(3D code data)
..........

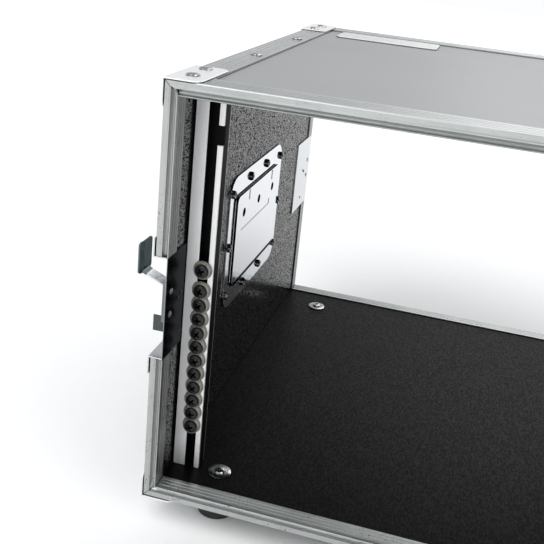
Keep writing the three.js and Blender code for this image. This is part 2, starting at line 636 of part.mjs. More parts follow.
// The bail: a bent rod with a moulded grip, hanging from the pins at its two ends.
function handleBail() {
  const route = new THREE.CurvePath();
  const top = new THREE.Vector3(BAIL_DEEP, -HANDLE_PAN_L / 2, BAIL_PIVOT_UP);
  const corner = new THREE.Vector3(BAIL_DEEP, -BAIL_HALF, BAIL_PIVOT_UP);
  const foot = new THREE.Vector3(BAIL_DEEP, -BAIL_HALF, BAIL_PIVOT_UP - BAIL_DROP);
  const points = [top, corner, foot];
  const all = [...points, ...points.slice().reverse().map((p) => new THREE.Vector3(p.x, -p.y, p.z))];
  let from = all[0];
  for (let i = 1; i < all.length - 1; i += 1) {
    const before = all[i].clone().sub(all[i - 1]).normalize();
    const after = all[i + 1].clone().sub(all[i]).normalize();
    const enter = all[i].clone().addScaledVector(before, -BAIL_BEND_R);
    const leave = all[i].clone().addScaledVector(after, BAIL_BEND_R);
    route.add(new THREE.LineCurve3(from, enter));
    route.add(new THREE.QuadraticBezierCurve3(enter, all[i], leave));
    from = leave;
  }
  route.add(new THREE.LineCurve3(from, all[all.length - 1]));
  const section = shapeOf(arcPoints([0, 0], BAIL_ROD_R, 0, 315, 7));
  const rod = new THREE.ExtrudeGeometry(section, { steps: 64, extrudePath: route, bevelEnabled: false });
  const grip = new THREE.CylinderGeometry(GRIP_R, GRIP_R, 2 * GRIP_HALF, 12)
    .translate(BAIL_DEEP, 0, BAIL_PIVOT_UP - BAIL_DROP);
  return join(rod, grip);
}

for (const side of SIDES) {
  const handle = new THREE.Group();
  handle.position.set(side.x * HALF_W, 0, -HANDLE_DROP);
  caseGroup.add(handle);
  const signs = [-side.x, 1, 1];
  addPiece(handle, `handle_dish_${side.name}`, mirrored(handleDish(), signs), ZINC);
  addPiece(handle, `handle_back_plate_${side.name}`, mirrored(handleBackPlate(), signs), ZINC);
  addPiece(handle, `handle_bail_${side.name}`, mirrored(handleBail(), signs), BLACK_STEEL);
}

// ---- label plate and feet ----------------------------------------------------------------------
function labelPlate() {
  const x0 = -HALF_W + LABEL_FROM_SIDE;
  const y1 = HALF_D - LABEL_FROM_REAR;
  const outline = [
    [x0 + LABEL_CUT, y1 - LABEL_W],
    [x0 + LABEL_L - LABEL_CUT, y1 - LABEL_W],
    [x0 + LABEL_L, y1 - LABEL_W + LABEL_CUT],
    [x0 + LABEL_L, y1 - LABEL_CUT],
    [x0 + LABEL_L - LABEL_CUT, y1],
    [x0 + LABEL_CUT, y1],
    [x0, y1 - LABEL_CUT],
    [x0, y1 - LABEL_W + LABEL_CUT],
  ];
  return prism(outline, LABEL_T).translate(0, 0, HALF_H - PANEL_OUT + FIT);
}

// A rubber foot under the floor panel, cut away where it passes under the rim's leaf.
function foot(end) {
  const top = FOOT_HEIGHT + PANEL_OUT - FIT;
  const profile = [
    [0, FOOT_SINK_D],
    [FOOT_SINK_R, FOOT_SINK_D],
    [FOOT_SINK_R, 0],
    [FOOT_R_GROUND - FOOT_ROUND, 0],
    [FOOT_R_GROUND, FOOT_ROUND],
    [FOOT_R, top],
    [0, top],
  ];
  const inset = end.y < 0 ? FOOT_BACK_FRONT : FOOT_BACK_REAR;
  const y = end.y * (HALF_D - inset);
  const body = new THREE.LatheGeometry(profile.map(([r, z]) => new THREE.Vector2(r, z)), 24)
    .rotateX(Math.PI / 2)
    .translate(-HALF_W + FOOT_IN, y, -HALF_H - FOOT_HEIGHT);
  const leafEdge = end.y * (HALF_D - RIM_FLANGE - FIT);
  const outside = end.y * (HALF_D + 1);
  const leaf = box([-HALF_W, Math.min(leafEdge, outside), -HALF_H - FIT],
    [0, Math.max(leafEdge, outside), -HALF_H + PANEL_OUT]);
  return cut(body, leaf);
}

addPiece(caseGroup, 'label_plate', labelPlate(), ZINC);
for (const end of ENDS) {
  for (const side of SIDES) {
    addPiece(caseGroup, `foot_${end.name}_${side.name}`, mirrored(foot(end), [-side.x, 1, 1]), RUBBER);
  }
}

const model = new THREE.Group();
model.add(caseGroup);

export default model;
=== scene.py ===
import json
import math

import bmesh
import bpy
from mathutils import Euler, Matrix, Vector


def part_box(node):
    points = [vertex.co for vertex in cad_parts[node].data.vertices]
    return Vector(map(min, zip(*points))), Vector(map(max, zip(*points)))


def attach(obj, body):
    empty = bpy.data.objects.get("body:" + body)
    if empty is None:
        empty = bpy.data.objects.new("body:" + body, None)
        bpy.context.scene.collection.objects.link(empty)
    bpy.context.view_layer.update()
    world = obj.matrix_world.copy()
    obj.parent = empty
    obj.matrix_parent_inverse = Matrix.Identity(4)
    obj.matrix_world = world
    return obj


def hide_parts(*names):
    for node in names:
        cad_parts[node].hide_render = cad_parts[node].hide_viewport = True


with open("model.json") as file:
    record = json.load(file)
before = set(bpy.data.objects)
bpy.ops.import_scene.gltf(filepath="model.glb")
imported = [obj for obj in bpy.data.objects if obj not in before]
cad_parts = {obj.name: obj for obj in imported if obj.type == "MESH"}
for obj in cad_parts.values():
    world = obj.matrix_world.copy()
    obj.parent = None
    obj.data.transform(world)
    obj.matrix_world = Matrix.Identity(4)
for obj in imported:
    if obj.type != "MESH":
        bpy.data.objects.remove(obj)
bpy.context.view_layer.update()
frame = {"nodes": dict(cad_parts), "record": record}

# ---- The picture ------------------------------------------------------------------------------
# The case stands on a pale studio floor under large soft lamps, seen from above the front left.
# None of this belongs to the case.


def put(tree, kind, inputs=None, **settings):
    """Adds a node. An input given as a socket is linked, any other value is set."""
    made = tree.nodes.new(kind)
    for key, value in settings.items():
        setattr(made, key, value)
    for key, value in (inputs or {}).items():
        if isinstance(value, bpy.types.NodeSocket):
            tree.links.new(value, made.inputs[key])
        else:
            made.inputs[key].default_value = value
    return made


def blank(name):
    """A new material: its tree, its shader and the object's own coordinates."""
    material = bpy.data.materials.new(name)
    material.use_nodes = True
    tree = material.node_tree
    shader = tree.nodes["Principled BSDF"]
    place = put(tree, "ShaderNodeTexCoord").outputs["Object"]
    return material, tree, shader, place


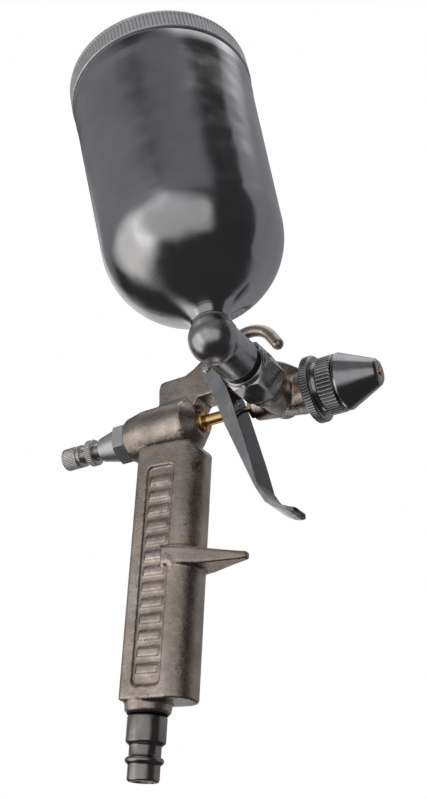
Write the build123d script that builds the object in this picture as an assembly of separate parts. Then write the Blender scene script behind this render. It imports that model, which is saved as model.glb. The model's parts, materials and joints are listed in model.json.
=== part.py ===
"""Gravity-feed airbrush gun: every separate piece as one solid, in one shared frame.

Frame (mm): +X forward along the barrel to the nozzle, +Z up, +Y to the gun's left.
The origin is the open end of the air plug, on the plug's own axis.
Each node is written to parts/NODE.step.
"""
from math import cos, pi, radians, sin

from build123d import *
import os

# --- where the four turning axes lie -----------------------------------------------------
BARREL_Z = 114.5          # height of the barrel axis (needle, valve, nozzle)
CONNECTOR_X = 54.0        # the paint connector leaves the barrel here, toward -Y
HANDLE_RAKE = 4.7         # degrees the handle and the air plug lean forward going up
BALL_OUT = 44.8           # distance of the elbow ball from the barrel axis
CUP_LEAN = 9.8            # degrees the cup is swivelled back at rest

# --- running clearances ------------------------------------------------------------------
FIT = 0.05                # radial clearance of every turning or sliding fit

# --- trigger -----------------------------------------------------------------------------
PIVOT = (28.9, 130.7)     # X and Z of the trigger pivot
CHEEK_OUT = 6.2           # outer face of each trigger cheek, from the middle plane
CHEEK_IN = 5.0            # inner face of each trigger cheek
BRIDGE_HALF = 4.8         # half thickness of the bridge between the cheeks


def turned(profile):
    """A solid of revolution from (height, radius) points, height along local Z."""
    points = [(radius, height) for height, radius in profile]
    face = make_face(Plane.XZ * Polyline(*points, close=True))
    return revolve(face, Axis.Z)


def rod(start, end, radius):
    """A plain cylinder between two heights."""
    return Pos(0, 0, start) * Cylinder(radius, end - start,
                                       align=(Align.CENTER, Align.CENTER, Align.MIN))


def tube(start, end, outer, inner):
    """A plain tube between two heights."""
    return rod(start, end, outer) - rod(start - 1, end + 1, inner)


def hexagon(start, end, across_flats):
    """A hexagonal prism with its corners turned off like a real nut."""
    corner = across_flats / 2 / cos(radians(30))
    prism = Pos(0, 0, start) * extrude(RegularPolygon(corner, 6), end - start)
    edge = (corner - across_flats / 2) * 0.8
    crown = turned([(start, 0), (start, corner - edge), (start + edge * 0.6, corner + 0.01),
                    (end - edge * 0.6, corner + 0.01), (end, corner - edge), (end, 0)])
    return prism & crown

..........

— Exercise aim —
Print only the run of lines that begins with the line containing "addPiece(caseGroup, 'label_plate', labelPlate(), ZINC);" and ends with the line containing "obj.matrix_world = Matrix.Identity(4)", both included, exactly as they read.

— Answer to this task —
addPiece(caseGroup, 'label_plate', labelPlate(), ZINC);
for (const end of ENDS) {
  for (const side of SIDES) {
    addPiece(caseGroup, `foot_${end.name}_${side.name}`, mirrored(foot(end), [-side.x, 1, 1]), RUBBER);
  }
}

const model = new THREE.Group();
model.add(caseGroup);

export default model;
=== scene.py ===
import json
import math

import bmesh
import bpy
from mathutils import Euler, Matrix, Vector


def part_box(node):
    points = [vertex.co for vertex in cad_parts[node].data.vertices]
    return Vector(map(min, zip(*points))), Vector(map(max, zip(*points)))


def attach(obj, body):
    empty = bpy.data.objects.get("body:" + body)
    if empty is None:
        empty = bpy.data.objects.new("body:" + body, None)
        bpy.context.scene.collection.objects.link(empty)
    bpy.context.view_layer.update()
    world = obj.matrix_world.copy()
    obj.parent = empty
    obj.matrix_parent_inverse = Matrix.Identity(4)
    obj.matrix_world = world
    return obj


def hide_parts(*names):
    for node in names:
        cad_parts[node].hide_render = cad_parts[node].hide_viewport = True


with open("model.json") as file:
    record = json.load(file)
before = set(bpy.data.objects)
bpy.ops.import_scene.gltf(filepath="model.glb")
imported = [obj for obj in bpy.data.objects if obj not in before]
cad_parts = {obj.name: obj for obj in imported if obj.type == "MESH"}
for obj in cad_parts.values():
    world = obj.matrix_world.copy()
    obj.parent = None
    obj.data.transform(world)
    obj.matrix_world = Matrix.Identity(4)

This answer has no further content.